Sin embargo, experimentó un gran alivio al saber que su madre estaba bien. Vivía con el miedo constante de que volviera a sumirse en las tenebrosas profundidades de la desesperación.

– Sí lo es, cariño.

Aquella noche, Ophélie preparó la cena para las dos. Hizo chuletas de cordero, que le quedaron un poco quemadas, y cada una comió una. Nunca comían mucho, pero Ophélie se dijo que tenía que hacer un esfuerzo para mejorar su dieta. Preparó también una ensalada y calentó una lata de zanahorias, que a Pip le parecieron repugnantes; prefería el maíz.

– Lo tendré en cuenta -prometió su madre con una sonrisa.

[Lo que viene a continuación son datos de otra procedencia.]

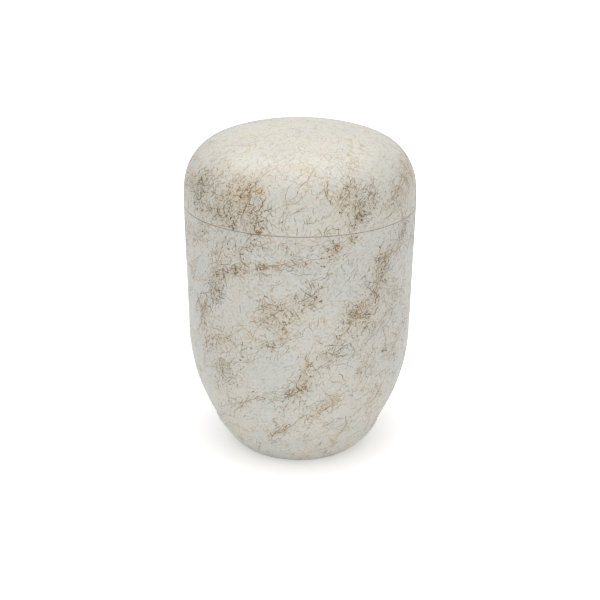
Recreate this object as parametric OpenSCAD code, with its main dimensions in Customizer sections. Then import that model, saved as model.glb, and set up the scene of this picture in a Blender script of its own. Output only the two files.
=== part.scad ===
// Cremation urn: a tall rounded vessel with a domed lid that lifts off.
// Both pieces are hollow mouldings, turned about the upright axis Z.
// The origin is the centre of the flat foot, and all sizes are in millimetres.

/* [Overall] */
// Outer diameter at the joint between vessel and lid
joint_d = 190; // [150:1:240]
// Height of the joint above the foot
joint_h = 212; // [160:1:280]
// Height of the crown above the joint
lid_h = 64; // [50:1:80]
// Thickness of both pieces
wall = 3; // [2:0.1:5]

/* [Vessel outline] */
// Diameter at the bend where the upright wall would meet the taper
bend_d = 185.4; // [150:0.2:190]
// Height of that bend above the foot
bend_h = 69; // [50:1:100]
// Radius that rounds the bend
bend_r = 156; // [60:1:200]
// Diameter at the hollow where the taper ends on the foot cup
cup_top_d = 143.6; // [130:0.2:160]
// Height of that hollow
cup_top_h = 25.4; // [22:0.2:40]
// Diameter at the rim of the foot cup
cup_rim_d = 141; // [128:0.5:146]
// Height of that rim
cup_rim_h = 20.3; // [12:0.1:24]
// Radius that softens both the hollow and the rim
cup_rim_r = 10; // [2:0.5:16]
// Diameter at the knuckle low on the foot cup
knuckle_d = 121.8; // [112:0.2:132]
// Height of the knuckle
knuckle_h = 5.8; // [4:0.1:10]
// Radius that rounds the knuckle
knuckle_r = 45; // [15:1:80]
// Diameter of the flat foot, before its edge is rounded
foot_d = 107.8; // [90:0.2:116]
// Radius that rounds the edge of the foot
foot_r = 5; // [1:0.5:8]

/* [Lid outline] */
// Radius of the crown
crown_r = 200; // [160:1:300]
// Radius of the shoulder
shoulder_r = 42; // [25:1:50]
// Radius of the flank, which ends upright at the joint
flank_r = 160; // [110:1:200]

/* [Joint] */
// Height of the collar on the vessel, which the lid drops over
collar_h = 12; // [6:0.5:20]
// Thickness of the collar
collar_wall = 2.6; // [1.5:0.1:4]
// Thickness of the lid's edge, outside the collar
lid_edge = 2.4; // [1.5:0.1:4]
// Gap all round between the collar and the lid
collar_gap = 0.4; // [0.2:0.05:1]
// Gap between the top of the collar and the step inside the lid
collar_top_gap = 1; // [0.5:0.1:3]
// Height of the thick band below the joint, inside the vessel
band_h = 8; // [3:0.5:16]
// Chamfer on the two edges that meet at the joint
edge_break = 0.35; // [0.1:0.05:1]

/* [Hidden] */
$fn = 96;

joint_r = joint_d / 2;
bore_r = joint_r - lid_edge;
collar_r = bore_r - collar_gap;
mouth_r = collar_r - collar_wall;
// Share of an edge that the roundings at its two ends may take together
edge_share = 0.96;
// Furthest that a chord of a turned profile lies inside its arc
chord_depth = 0.03;

ivory = [0.84, 0.82, 0.77];
pale_ivory = [0.87, 0.85, 0.80];

// Corners are listed as [radius, height, rounding], walked upwards with the solid on the left.

function flat(p) = [p[0], p[1]];
function unit(v) = v / norm(v);
// The direction to the left of v
function left(v) = [-v[1], v[0]];
function angle_of(v) = atan2(v[1], v[0]);
function heading(p, i) = unit(flat(p[i + 1]) - flat(p[i]));
// Angle turned at corner i, positive to the left, which is an outside corner
function turn(p, i) =
    let (before = heading(p, i - 1), after = heading(p, i))
    atan2(before[0] * after[1] - before[1] * after[0], before * after);
// Length that the rounding at corner i takes from each of its edges
function setback(p, i) =
    i <= 0 || i >= len(p) - 1 ? 0 : p[i][2] * tan(abs(turn(p, i)) / 2);
// Scale that lets the roundings at both ends of edge i fit on it
function room(p, i) =
    let (taken = setback(p, i) + setback(p, i + 1))
    taken <= 0 ? 1 : min(1, edge_share * norm(flat(p[i + 1]) - flat(p[i])) / taken);

// Points along an arc, close enough together for the chord depth
function arc(centre, r, from, sweep) =
    let (steps = ceil(abs(sweep) / (2 * acos(1 - chord_depth / r))))
    [for (k = [0 : steps])
        let (a = from + sweep * k / steps)
        centre + r * [cos(a), sin(a)]];

// The points at corner i: the corner itself, or the arc that rounds it within its two edges
function corner(p, i) =
    let (
        r = p[i][2] * min(room(p, i - 1), room(p, i)),
        side = sign(turn(p, i)),
        start = flat(p[i]) - setback(p, i) * r / p[i][2] * heading(p, i - 1),
        inward = side * left(heading(p, i - 1))
    )
    arc(start + r * inward, r, angle_of(-inward), turn(p, i));

// The points of the outline through a list of corners
function rounded(p) = [
    for (i = [0 : len(p) - 1])
        if (setback(p, i) == 0) flat(p[i])
        else each corner(p, i)
];

// Corner i moved into the solid by the depth t, with its rounding to suit
function sunk(p, i, t) =
    let (
        a = left(heading(p, i - 1)),
        b = left(heading(p, i)),
        q = flat(p[i]) + t * (a + b) / (1 + a * b)
    )
    concat(q, max(0, p[i][2] - sign(turn(p, i)) * t));

// Where the circles about a and b cross, on the upper side
function crossing(a, ra, b, rb) =
    let (
        d = norm(b - a),
        along = (ra * ra - rb * rb + d * d) / (2 * d),
        off = sqrt(ra * ra - along * along),
        across = left(unit(b - a))
    )
    a + along * unit(b - a) + off * sign(across[1]) * across;

// Outside of the vessel, from the foot up to the joint
outside = [
    [0, 0, 0],
    [foot_d / 2, 0, foot_r],
    [knuckle_d / 2, knuckle_h, knuckle_r],
    [cup_rim_d / 2, cup_rim_h, cup_rim_r],
    [cup_top_d / 2, cup_top_h, cup_rim_r],
    [bend_d / 2, bend_h, bend_r],
    [joint_r, joint_h - edge_break, 0],
    [joint_r - edge_break, joint_h, 0],
    [collar_r, joint_h, 0],
    [collar_r, joint_h + collar_h - edge_break, 0],
    [collar_r - edge_break, joint_h + collar_h, 0],
    [0, joint_h + collar_h, 0]
];
foot_i = 1;
bend_i = 5;
// Inside radius of the vessel just under the thick band
band_foot_h = joint_h - band_h - wall;
under_band_r = bend_d / 2 - wall
    + (joint_r - bend_d / 2) * (band_foot_h - bend_h) / (joint_h - bend_h);

// Hollow of the vessel, from the floor up through the mouth
hollow = [
    [0, wall, 0],
    for (i = [foot_i : bend_i]) sunk(outside, i, wall),
    [under_band_r, band_foot_h, 0],
    [mouth_r, joint_h - band_h, 0],
    [mouth_r, joint_h + 2 * collar_h, 0],
    [0, joint_h + 2 * collar_h, 0]
];

// Points of the dome at the depth t under its outer face, from the joint up to the crown
function dome(t) =
    let (
        crown_c = [0, joint_h + lid_h - crown_r],
        flank_c = [joint_r - flank_r, joint_h],
        shoulder_c = crossing(crown_c, crown_r - shoulder_r, flank_c, flank_r - shoulder_r),
        flank_top = angle_of(shoulder_c - flank_c),
        crown_edge = angle_of(shoulder_c - crown_c)
    )
    concat(
        arc(flank_c, flank_r - t, 0, flank_top),
        arc(shoulder_c, shoulder_r - t, flank_top, crown_edge - flank_top),
        arc(crown_c, crown_r - t, crown_edge, 90 - crown_edge)
    );

// Space for the collar inside the lid's edge, with the chamfer on the edge outside
module rebate() {
    translate([0, joint_h - collar_h])
        square([bore_r, 2 * collar_h + collar_top_gap]);
    polygon([
        [joint_r - 2 * edge_break, joint_h - edge_break],
        [joint_r + edge_break, joint_h - edge_break],
        [joint_r + edge_break, joint_h + 2 * edge_break]
    ]);
}

// Vessel: a tapering hollow body with a foot cup, and a collar standing in its mouth
module urn_body() {
    color(ivory)
        rotate_extrude()
            difference() {
                polygon(rounded(outside));
                polygon(rounded(hollow));
            }
}

// Lid: a hollow dome with a rebate inside its edge, resting on the vessel's shoulder
module urn_lid() {
    color(pale_ivory)
        rotate_extrude()
            difference() {
                polygon(concat(dome(0), [[0, joint_h]]));
                polygon(concat(dome(wall), [[0, joint_h - wall], [joint_r - wall, joint_h - wall]]));
                rebate();
            }
}

urn_body();
urn_lid();
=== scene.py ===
"""A cremation urn: a rounded vessel and a domed lid in satin ivory lacquer with sprayed marbling threads."""
import math
import random

import bpy
import numpy as np
from mathutils import Euler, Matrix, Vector, noise


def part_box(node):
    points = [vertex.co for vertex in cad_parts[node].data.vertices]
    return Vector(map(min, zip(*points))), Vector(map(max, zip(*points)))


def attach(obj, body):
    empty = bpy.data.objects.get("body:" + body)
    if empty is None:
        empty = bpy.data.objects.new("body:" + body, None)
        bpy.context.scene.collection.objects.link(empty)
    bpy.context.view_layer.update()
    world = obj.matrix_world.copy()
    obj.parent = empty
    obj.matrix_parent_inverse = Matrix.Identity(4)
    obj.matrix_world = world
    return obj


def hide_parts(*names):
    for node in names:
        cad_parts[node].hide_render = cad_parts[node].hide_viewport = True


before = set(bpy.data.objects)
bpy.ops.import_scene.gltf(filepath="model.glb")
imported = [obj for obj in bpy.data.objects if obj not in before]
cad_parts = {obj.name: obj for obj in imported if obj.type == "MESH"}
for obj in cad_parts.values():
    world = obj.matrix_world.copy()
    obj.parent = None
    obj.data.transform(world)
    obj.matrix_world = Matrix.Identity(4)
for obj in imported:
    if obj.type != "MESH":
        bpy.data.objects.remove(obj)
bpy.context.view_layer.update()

# ---------------------------------------------------------------------------------------------
# Studio: a white floor that keeps a soft shadow, an even white surround, a large softbox over
# the urn and a low one in front of it, and the camera at a standing viewer's angle.

SURROUND_LIGHT = 0.255
SURROUND_IN_GLOSS = 0.6
FLOOR_REACH = 7.0
FLOOR_CORNERS = 64
FLOOR_LIFT_NEAR = 0.36
FLOOR_LIFT_FAR = 0.85
FLOOR_LIFT_START = 0.07
FLOOR_LIFT_END = 0.42
FLOOR_GLOW = 0.17
FLOOR_IN_GLOSS = 0.1


def linear(hex_colour):
    """The linear colour, with its alpha, of an sRGB colour written as RRGGBB."""
    parts = [int(hex_colour[i : i + 2], 16) / 255 for i in (0, 2, 4)]
    return [p / 12.92 if p <= 0.04045 else ((p + 0.055) / 1.055) ** 2.4 for p in parts] + [1.0]


def add(tree, kind, inputs=None, stops=None, **settings):
    """Adds a node. Each input is a value, or the output socket that it is linked from."""
    node = tree.nodes.new(kind)
    for name, value in settings.items():
        setattr(node, name, value)
    for socket, value in (inputs or {}).items():
        if isinstance(value, bpy.types.NodeSocket):
            tree.links.new(value, node.inputs[socket])
        else:
            node.inputs[socket].default_value = value
    if stops:
        ramp = node.color_ramp.elements
        while len(ramp) < len(stops):
            ramp.new(0.5)
        for element, (place, colour) in zip(ramp, stops):
            element.position = place
            element.color = linear(colour)
    return node


def empty_finish(name):
    """A material with an empty node tree, and that tree."""
    material = bpy.data.materials.new(name)
    material.use_nodes = True
    material.node_tree.nodes.clear()
    return material, material.node_tree


def placed(name, data):
    """A new object in the scene, for a mesh, a lamp or a camera."""
    made = bpy.data.objects.new(name, data)
    bpy.context.collection.objects.link(made)
    return made


def white_rays(tree, mirrored):
    """1 for a ray from the camera, the share mirrored for one from gloss or glass, and 0 for the rest."""
    path = add(tree, "ShaderNodeLightPath").outputs
    shiny = add(tree, "ShaderNodeMath", {0: path["Is Glossy Ray"], 1: path["Is Transmission Ray"]},
                operation="MAXIMUM")
    weaker = add(tree, "ShaderNodeMath", {0: shiny.outputs[0], 1: mirrored}, operation="MULTIPLY")
    both = add(tree, "ShaderNodeMath", {0: path["Is Camera Ray"], 1: weaker.outputs[0]}, operation="MAXIMUM")
    return both.outputs[0]


surround = bpy.data.worlds.new("studio_surround")
bpy.context.scene.world = surround
surround.use_nodes = True
sky = surround.node_tree
sky.nodes.clear()
sky_strength = add(sky, "ShaderNodeMapRange",
                   {"Value": white_rays(sky, SURROUND_IN_GLOSS), "To Min": SURROUND_LIGHT, "To Max": 1.0})
sky_light = add(sky, "ShaderNodeBackground",
                {"Color": linear("FFFFFF"), "Strength": sky_strength.outputs[0]})
add(sky, "ShaderNodeOutputWorld", {"Surface": sky_light.outputs[0]})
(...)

Más tarde, sin preguntar siquiera, Pip se acostó en la cama de Ophélie. A la mañana siguiente, en cuanto sonó el despertador, las dos se levantaron a toda prisa, se ducharon, se vistieron y desayunaron. Emocionada y nerviosa, Ophélie dejó a Pip en la escuela y se dirigió hacia el centro Wexler. Era exactamente lo que quería y necesitaba. Por primera vez en muchos años, tenía una meta en la vida.